Striders in Dragon's Dogma are what Rogues are to D&D: They're quick, dexterous, and will steal the pants off you if you aren't paying attention. While they can only use daggers and shortbows, they more than make up for their weapon size with their speed. They also have a serious advantage against some of the colossal foes you'll face, since they consume much less stamina when climbing an enemy.
Playing a strider is objectively fun, but they do have several massive downsides. While they have good stamina, they have limited defensive capabilities and low health, which means some enemies will simply squash you before you have time to climb them. Though they're the only class that can steal from other creatures, in combat, they often perform like a less-capable Assasin.
6 Magick Archer
Magick Archers are exactly what they sound like: Archers that do Magic. But their capabilities go beyond just being able to use a bow and staff. They are the only vocation able to equip Magick bows and can use them to great effect. Their infused arrows can seek out your enemies and add elements to your attacks. To top it all off, attacks from magick bows aren't affected by distance, which gives you the highest damage at the longest range.
While the Magick Archer seems like it would be a serious contender for biggest damage dealer, you'll find that most of their growth focuses on defense, rather than offense. Despite their apparent usefulness in physical combat, they also have low strength growth, making them closer to a mage with a bow than a true hybrid vocation.
Probably the most versatile class in the entire game, assassins are a very even split between fighter and strider. They can use swords, shields, daggers, and shortbows. They can go invisible, and have the highest strength growth in the game. And while they're more like striders in terms of defense, their mobility and raw power more than make up the difference.
However, playing the assassin comes with some huge caveats. Because they are the only true stealth-based vocation in the game, you might find it difficult to adapt, especially when dragging your pawns around behind you. Most of their augments only work either at night or when you're alone, both of which you'll probably avoid at all costs. If you're fond of a challenge or don't like one of the most unique features in Dragon's Dogma, this is a great choice. Otherwise, there may be better options available.

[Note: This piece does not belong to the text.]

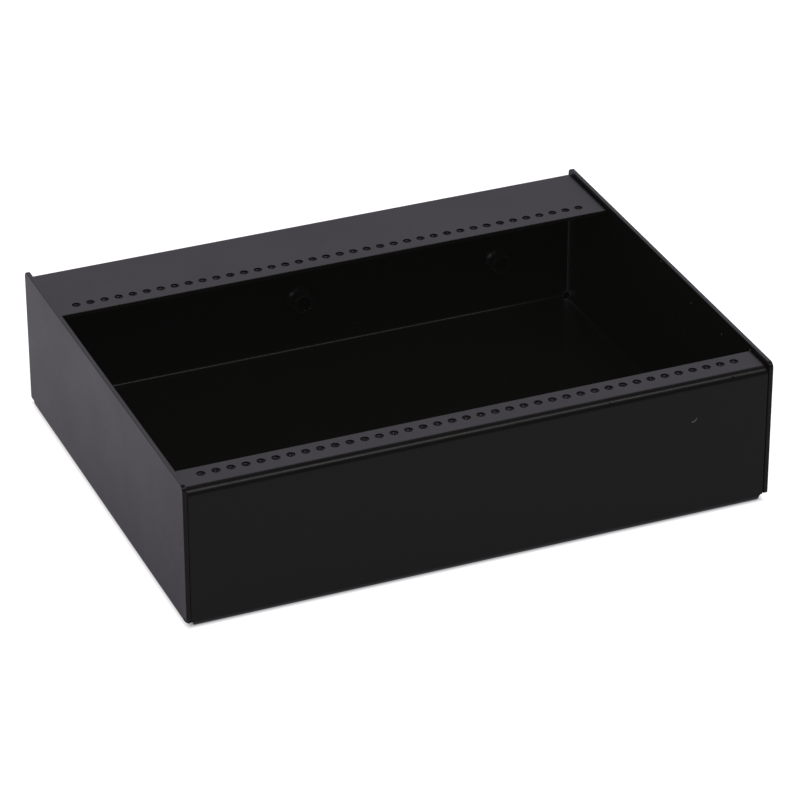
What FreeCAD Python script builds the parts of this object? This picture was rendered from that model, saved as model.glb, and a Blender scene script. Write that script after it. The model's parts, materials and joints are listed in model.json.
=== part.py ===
import FreeCAD
import Part
import os
from FreeCAD import Vector

# Open tray chassis for a row of electronic modules, folded from one sheet of steel.
# Millimetres. X runs along the width, Y from front to back and Z up.
# The origin is the middle of the underside, under the middle of the whole depth.

# ---- sheet and folds ----
sheet = 1.5                 # thickness of the sheet
bend_inside = 1.5           # inside radius of every fold
seam_gap = 0.35             # open seam between a side wall and the wall or flange next to it
relief = 0.8                # square relief notch where two folds meet at a corner of the base

# ---- module row ----
panel_units = 40            # width of the row in pitches
pitch = 5.08                # distance between neighbouring holes
row_spacing = 122.5         # distance between the front and back hole rows
units_without_hole = 2      # a row has this many holes fewer than it has pitches
panel_edge_to_hole = 7.5    # from the left edge of a module panel to its first hole
panel_play_left = 0.4       # between a full row of panels and the left wall
panel_play_right = 1.1      # between a full row of panels and the right wall
tap_drill_radius = 1.25     # wall of a tapped hole

# ---- tray ----
front_face_to_row = 8.6     # outer front face to the front hole row
row_to_back_face = 27.7     # back hole row to the outer back face
front_lip = 4.45            # front hole row to the free edge of the front flange
back_lip = 5.7              # back hole row to the free edge of the back flange
flange_height = 51.4        # underside to the top of the flanges
side_rise = 1.6             # how far the side walls stand above the flanges
side_overhang = 0.1         # how far the side walls stand past the front and back faces
side_top_radius = 2.0       # top corners of the side walls
side_foot_radius = 0.8      # bottom corners of the side walls

# ---- rivet nuts in the back wall ----
nut_spacing = 77.0          # distance between the two rivet nuts
nut_from_right_wall = 29.4  # right wall, inner face, to the right-hand nut
nut_above_floor = 21.5      # inner floor to the nut axis
nut_body_radius = 3.45      # barrel of a rivet nut
nut_hole_clearance = 0.05   # between the barrel and its hole in the wall
nut_head_radius = 4.2       # flat head on the outer face
nut_head_height = 0.5
nut_bulb_radius = 4.9       # collar that the setting tool folds up behind the wall
nut_bulb_length = 2.4
nut_reach = 6.5             # inner face of the wall to the far end of the nut
nut_thread_radius = 2.1     # minor radius of the thread
nut_relief_radius = 2.85    # plain bore between the head and the thread
nut_mouth = 0.6             # chamfer at the far end of the thread

# ---- sizes that follow ----
bend_outside = bend_inside + sheet
panel_width = panel_units * pitch
inner_width = panel_width + panel_play_left + panel_play_right
outer_width = inner_width + 2 * sheet
body_depth = front_face_to_row + row_spacing + row_to_back_face
side_length = body_depth + 2 * side_overhang
behind_back_face = max(side_overhang, nut_head_height)
overall_depth = side_overhang + body_depth + behind_back_face
side_height = flange_height + side_rise
hole_count = panel_units - units_without_hole

outer_x = outer_width / 2
inner_x = outer_x - sheet
wall_end_x = inner_x - seam_gap
base_end_x = outer_x - bend_outside
front_y = side_overhang - overall_depth / 2
back_y = front_y + body_depth
front_row_y = front_y + front_face_to_row
back_row_y = front_row_y + row_spacing
first_hole_x = -inner_x + panel_play_left + panel_edge_to_hole
nut_z = sheet + nut_above_floor
right_nut_x = inner_x - nut_from_right_wall
left_nut_x = right_nut_x - nut_spacing


def line(start, end):
    return Part.LineSegment(start, end).toShape()


def quarter(start, centre, end):
    """Quarter circle from start to end about centre."""
    outward = (start - centre) + (end - centre)
    outward.normalize()
    middle = centre + outward * (start - centre).Length
    return Part.Arc(start, middle, end).toShape()


def folded_solid(outline, folds, along):
    """Sweep a sheet section, given by its outer corners, and fold it round at each inner one."""
    outer = folded_edge(outline, folds, 0.0, bend_outside)
    inner = folded_edge(outline, folds, sheet, bend_inside)
    ends = [line(outer[0].firstVertex().Point, inner[0].firstVertex().Point),
            line(outer[-1].lastVertex().Point, inner[-1].lastVertex().Point)]
    wire = Part.Wire(Part.__sortEdges__(outer + inner + ends))
    return Part.Face(wire).extrude(along)


def folded_edge(outline, folds, inset, radius):
    """One skin of the section: the outline moved inwards by inset, with round folds."""
    corners = [point + turn * inset for point, turn in zip(outline, folds)]
    edges = []
    start = corners[0]
    for index in range(1, len(corners) - 1):
        corner = corners[index]
        before = (corners[index - 1] - corner).normalize() * radius
        after = (corners[index + 1] - corner).normalize() * radius
        edges.append(line(start, corner + before))
        edges.append(quarter(corner + before, corner + before + after, corner + after))
        start = corner + after
    edges.append(line(start, corners[-1]))
    return edges


def front_to_back():
    """Base, front and back walls and both flanges, as one folded section along X."""
    front_edge_y = front_row_y + front_lip
    back_edge_y = back_row_y - back_lip
    outline = [Vector(-wall_end_x, front_edge_y, flange_height),
               Vector(-wall_end_x, front_y, flange_height),
               Vector(-wall_end_x, front_y, 0),
               Vector(-wall_end_x, back_y, 0),
               Vector(-wall_end_x, back_y, flange_height),
               Vector(-wall_end_x, back_edge_y, flange_height)]
    inwards = [Vector(0, 0, -1), Vector(0, 1, -1), Vector(0, 1, 1),
               Vector(0, -1, 1), Vector(0, -1, -1), Vector(0, 0, -1)]
    strip = folded_solid(outline, inwards, Vector(2 * wall_end_x, 0, 0))
    for end_x in (-outer_x, base_end_x):
        corner = Vector(end_x, front_y, 0)
        strip = strip.cut(Part.makeBox(bend_outside, body_depth, bend_outside, corner))
    return strip


def side_fold(side):
    """Fold from the edge of the base up to a side wall, as long as the flat of the base."""
    start_y = front_y + bend_outside
    outline = [Vector(side * (base_end_x - bend_outside), start_y, 0),
               Vector(side * outer_x, start_y, 0),
               Vector(side * outer_x, start_y, side_height / 2)]
    inwards = [Vector(0, 0, 1), Vector(-side, 0, 1), Vector(-side, 0, 0)]
    return folded_solid(outline, inwards, Vector(0, body_depth - 2 * bend_outside, 0))


def side_wall(side):
    """Flat side wall with rounded corners, past the front and back faces by the overhang."""
    low_x = inner_x if side > 0 else -outer_x
    height = side_height - bend_outside
    foot = Vector(low_x, front_y - side_overhang, bend_outside)
    wall = Part.makeBox(sheet, side_length, height, foot)
    corners = [edge for edge in wall.Edges if edge.BoundBox.XLength > sheet / 2]
    middle_z = bend_outside + height / 2
    tops = [edge for edge in corners if edge.CenterOfMass.z > middle_z]
    wall = wall.makeFillet(side_top_radius, tops)
    corners = [edge for edge in wall.Edges if edge.BoundBox.XLength > sheet / 2]
    feet = [edge for edge in corners if edge.BoundBox.ZMax < bend_outside + sheet / 2
            and edge.BoundBox.YLength < sheet / 2]
    return wall.makeFillet(side_foot_radius, feet)


def folded_sheet():
    """The whole blank, folded up, before anything is drilled."""
    body = front_to_back()
    for side in (-1, 1):
        body = body.fuse([side_fold(side), side_wall(side)])
    return body.removeSplitter()


def corner_reliefs():
    """Square notches that keep the sheet from tearing where two folds meet."""
    notches = []
    for x in (-base_end_x, base_end_x):
        for y in (front_y + bend_outside, back_y - bend_outside):
            corner = Vector(x - relief, y - relief, 0)
            notches.append(Part.makeBox(2 * relief, 2 * relief, bend_outside, corner))
    return notches


def module_holes():
    """Both rows of tapped holes, at the size of the tap drill."""
    holes = []
    for row_y in (front_row_y, back_row_y):
        for index in range(hole_count):
            foot = Vector(first_hole_x + index * pitch, row_y, flange_height - sheet)
            holes.append(Part.makeCylinder(tap_drill_radius, sheet, foot))
    return holes


def nut_holes():
    """Holes in the back wall for the rivet nuts."""
    radius = nut_body_radius + nut_hole_clearance
    inner_face_y = back_y - sheet
    return [Part.makeCylinder(radius, sheet, Vector(x, inner_face_y, nut_z), Vector(0, 1, 0))
            for x in (left_nut_x, right_nut_x)]


def make_chassis():
    """The one-piece chassis."""
    return folded_sheet().cut(corner_reliefs() + nut_holes() + module_holes())


def make_rivet_nut(x):
    """Set rivet nut: head outside, barrel in the wall, folded collar and threaded end inside."""
    head_y = back_y + nut_head_height
    wall_y = back_y - sheet
    bulb_y = wall_y - nut_bulb_length
    end_y = wall_y - nut_reach
    section = [(nut_relief_radius, head_y),
               (nut_head_radius, head_y),
               (nut_head_radius, back_y),
               (nut_body_radius, back_y),
               (nut_body_radius, wall_y),
               (nut_bulb_radius, wall_y),
               (nut_bulb_radius, bulb_y),
               (nut_body_radius, bulb_y),
               (nut_body_radius, end_y),
               (nut_thread_radius + nut_mouth, end_y),
               (nut_thread_radius, end_y + nut_mouth),
               (nut_thread_radius, bulb_y),
               (nut_relief_radius, bulb_y)]
    points = [Vector(x + radius, y, nut_z) for radius, y in section]
    face = Part.Face(Part.makePolygon(points + points[:1]))
    return face.revolve(Vector(x, 0, nut_z), Vector(0, 1, 0), 360)


def save(node, shape):
    shape.exportStep("parts/" + node + ".step")
    print(node, "solids", len(shape.Solids), "valid", shape.isValid(), "mm3", round(shape.Volume, 1))


os.makedirs("parts", exist_ok=True)
save("chassis", make_chassis())
save("rivet_nut_left", make_rivet_nut(left_nut_x))
save("rivet_nut_right", make_rivet_nut(right_nut_x))
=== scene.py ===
import json
import math

import bmesh
import bpy
from mathutils import Matrix, Vector


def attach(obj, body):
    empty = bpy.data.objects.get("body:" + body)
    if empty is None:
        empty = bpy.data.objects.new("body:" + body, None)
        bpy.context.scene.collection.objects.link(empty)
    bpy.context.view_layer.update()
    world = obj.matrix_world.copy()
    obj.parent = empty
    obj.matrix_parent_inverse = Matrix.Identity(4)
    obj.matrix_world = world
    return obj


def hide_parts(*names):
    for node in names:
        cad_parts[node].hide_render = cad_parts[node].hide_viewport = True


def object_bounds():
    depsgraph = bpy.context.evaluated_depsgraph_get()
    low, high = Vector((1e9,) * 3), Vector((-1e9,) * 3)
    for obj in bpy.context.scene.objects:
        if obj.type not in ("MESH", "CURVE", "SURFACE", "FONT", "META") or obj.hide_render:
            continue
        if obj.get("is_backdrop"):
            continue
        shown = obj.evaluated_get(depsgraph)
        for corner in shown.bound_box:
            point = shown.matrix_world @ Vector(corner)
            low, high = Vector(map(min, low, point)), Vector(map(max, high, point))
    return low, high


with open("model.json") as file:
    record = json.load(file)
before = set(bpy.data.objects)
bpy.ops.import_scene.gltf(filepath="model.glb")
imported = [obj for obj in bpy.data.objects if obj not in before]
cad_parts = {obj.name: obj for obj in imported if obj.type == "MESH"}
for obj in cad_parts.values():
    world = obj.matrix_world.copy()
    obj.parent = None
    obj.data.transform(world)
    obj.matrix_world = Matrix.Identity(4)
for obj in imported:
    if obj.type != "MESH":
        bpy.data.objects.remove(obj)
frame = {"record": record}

cadLow, cadHigh = [Vector(corner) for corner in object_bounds()]
mounts = {mount["name"]: mount for mount in frame["record"]["mounts"]}
samePlace = 1e-6                   # coordinates closer than this count as equal
weldDistance = 1e-7
quarterTurn = math.radians(90)
print("frame loaded")


def meshObject(name, bm, material, smooth=True):
    mesh = bpy.data.meshes.new(name)
    bm.to_mesh(mesh)
    bm.free()
    mesh.materials.append(material)
    if smooth:
        mesh.shade_smooth()
    piece = bpy.data.objects.new(name, mesh)
    bpy.context.scene.collection.objects.link(piece)
    return piece


def addModifier(piece, kind, **settings):
    modifier = piece.modifiers.new(kind.title(), kind)
    for key, value in settings.items():
        setattr(modifier, key, value)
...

Rangers are the consummate snipers of Dragon's Dogma. Though not as fast as the assassin or strider, most rangers don't even need to get close to the target, so mobility isn't an issue. Instead, most of the time you'll find yourself leisurely picking off enemies at a distance while your pawns keep them at bay. You'll also get access to longbows, which are more powerful and have a far longer range than the shortbow.
You'll have to avoid getting close up to enemies as often as possible while playing this vocation, though. Rangers have awful close-up fighting skills and even worse defensive ones. This shouldn't be too much of an issue with the proper party makeup, but it's worth noting. You'll have to think strategically to play this class, but, if you can, you'll reap its long-distance rewards.
3 Mystic Knight
Imagine if the mage and the fighter got together and had a kid, and you'd come close to the mystic knight. An extremely versatile hybrid class, spending the 1,500 discipline points will give you access to maces, sure, but the key is your magick shield. While you can use your staff to blast away at your enemies or hack at them with your sword like any other class, the magick shield lets you counter attacks from even the most powerful sorcerers in the game. Skills like Funnel Sigil give you mastery of the battlefield, allowing you to act as a bulwark while your pawns wail away.

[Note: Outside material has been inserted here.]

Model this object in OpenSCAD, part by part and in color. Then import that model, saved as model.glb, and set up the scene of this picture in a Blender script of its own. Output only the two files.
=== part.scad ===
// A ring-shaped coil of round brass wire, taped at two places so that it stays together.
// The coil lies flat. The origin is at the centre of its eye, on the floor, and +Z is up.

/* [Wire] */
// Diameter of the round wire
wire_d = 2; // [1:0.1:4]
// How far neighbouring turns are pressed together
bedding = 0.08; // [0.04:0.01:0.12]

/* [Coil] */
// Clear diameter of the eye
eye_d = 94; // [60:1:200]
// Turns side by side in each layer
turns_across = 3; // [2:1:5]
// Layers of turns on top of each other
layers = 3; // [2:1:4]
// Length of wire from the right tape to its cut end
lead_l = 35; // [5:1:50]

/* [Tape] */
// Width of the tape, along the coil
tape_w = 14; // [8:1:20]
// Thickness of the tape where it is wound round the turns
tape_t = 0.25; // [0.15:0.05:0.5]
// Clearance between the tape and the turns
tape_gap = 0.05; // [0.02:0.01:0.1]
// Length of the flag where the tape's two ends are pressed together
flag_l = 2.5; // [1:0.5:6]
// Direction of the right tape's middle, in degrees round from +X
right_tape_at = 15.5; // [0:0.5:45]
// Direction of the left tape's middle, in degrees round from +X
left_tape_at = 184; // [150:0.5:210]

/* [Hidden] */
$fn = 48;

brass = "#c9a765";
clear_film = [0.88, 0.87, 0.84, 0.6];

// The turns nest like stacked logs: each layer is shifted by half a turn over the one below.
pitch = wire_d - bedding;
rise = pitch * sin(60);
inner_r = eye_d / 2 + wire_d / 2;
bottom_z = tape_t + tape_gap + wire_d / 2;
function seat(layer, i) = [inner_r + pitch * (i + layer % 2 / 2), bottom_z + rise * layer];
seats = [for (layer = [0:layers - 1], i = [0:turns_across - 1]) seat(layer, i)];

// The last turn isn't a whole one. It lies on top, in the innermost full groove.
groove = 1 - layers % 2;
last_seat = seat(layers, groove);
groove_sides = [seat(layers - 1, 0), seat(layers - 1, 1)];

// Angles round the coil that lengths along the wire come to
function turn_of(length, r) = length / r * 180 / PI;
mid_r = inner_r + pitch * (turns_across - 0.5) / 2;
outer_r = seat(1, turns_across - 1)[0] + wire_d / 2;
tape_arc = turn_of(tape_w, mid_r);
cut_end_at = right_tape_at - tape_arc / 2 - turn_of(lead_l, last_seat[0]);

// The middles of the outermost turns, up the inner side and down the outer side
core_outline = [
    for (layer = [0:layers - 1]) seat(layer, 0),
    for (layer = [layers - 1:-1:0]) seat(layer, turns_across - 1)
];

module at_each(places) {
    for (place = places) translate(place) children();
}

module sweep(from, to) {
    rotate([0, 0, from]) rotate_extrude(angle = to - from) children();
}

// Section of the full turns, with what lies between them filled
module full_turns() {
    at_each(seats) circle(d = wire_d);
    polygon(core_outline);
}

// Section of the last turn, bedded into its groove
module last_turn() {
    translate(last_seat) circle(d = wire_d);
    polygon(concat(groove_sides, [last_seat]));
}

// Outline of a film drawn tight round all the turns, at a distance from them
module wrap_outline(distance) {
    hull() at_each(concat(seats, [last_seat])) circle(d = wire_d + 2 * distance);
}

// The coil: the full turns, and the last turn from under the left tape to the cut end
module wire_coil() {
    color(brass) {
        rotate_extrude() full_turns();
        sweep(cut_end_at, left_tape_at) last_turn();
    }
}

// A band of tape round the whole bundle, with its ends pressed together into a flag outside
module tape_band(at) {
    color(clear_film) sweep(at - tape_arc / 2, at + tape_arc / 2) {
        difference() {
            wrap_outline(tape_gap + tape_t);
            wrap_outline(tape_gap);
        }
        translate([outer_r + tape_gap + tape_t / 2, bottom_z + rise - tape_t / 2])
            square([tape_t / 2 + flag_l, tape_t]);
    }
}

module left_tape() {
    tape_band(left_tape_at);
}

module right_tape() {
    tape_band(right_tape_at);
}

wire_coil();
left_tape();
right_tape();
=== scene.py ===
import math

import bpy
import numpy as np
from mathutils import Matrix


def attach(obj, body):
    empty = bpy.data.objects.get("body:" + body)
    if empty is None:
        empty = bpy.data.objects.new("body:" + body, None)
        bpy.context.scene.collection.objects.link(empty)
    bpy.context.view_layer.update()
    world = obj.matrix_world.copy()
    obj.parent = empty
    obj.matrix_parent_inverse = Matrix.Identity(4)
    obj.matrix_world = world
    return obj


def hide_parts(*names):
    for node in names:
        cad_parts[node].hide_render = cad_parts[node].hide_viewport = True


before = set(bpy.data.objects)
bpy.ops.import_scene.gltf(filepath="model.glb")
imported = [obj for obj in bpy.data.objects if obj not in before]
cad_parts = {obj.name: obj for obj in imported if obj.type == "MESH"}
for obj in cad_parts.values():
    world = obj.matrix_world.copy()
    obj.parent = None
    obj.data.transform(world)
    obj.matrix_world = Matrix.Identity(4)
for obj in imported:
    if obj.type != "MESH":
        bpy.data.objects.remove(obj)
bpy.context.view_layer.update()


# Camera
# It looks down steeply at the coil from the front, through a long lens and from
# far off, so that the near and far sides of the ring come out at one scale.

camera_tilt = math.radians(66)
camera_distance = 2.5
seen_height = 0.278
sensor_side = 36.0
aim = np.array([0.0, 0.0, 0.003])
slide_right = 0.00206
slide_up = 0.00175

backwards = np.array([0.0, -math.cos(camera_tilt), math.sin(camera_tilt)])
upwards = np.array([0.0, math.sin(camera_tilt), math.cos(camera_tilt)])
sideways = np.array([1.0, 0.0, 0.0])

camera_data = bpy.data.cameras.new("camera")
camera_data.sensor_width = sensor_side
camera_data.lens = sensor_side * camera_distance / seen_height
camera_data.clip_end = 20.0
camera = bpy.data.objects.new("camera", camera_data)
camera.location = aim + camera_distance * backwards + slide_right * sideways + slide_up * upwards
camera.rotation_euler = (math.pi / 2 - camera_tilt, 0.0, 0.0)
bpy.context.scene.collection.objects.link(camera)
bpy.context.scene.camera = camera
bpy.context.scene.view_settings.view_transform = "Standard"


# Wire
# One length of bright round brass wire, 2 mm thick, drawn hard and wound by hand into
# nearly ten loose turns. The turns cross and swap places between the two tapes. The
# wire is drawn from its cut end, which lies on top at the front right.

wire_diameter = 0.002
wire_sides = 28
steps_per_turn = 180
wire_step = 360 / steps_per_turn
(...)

If there is one downside to playing the mystic knight, it's that the vocation doesn't excel at any one thing. They're an extremely balanced class, but there are better classes to tank with and magic users that can deal more damage. Still, mystic knights offer one of the most interesting playstyles, and it's hard to go wrong with a class that can erect a fortress of light around them to counter your enemies.
Simple, strong, and to the point, the fighter may be a starting class, but it's arguably the best tank in the game. You'll be fairly slow in your heavy armor, but with your ability to taunt your enemies, you can just sit back and let them come to you. Then, you'll be able to wade into the midst of combat safe behind your shield, knowing that your pawns will soon annihilate everyone in sight.

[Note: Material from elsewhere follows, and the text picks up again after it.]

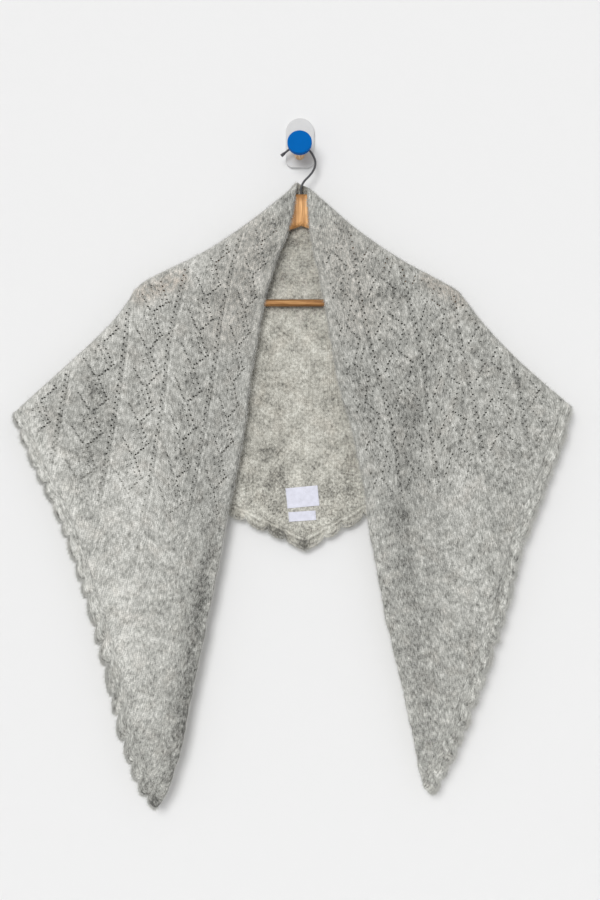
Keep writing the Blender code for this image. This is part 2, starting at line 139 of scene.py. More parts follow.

Fighters don't have any kind of magick or ranged attacks, so going into combat with flying enemies can be frustrating, but creating a well-balanced party composition should remedy it. If you don't want to be the source of your enemy's attention, or if you want to be the top damage-dealer of the party, you're probably going to want to look elsewhere. However, the fighter's defensive capabilities will make your time in the land of Gransys significantly easier.
What the fighter is to defense, the sorcerer is to all-out offense. Like playing a mage without all of those boring healing responsibilities, playing a sorcerer means playing fast and loose with the enemy's health bar. Sure, that ogre you just blasted in the eye with lightning could kill you in a few hits if it got to you, but it's still a long way off, and you've got a spell that literally summons meteors burning a hole in your back pocket.
You wouldn't want to go out adventuring alone as a sorcerer, but with a fighter or two to back you up, you'll be unstoppable. Be careful around enemies that can silence you, but, aside from that, just grab your archistaff, sit back, and enjoy the smell of burning ogre flesh.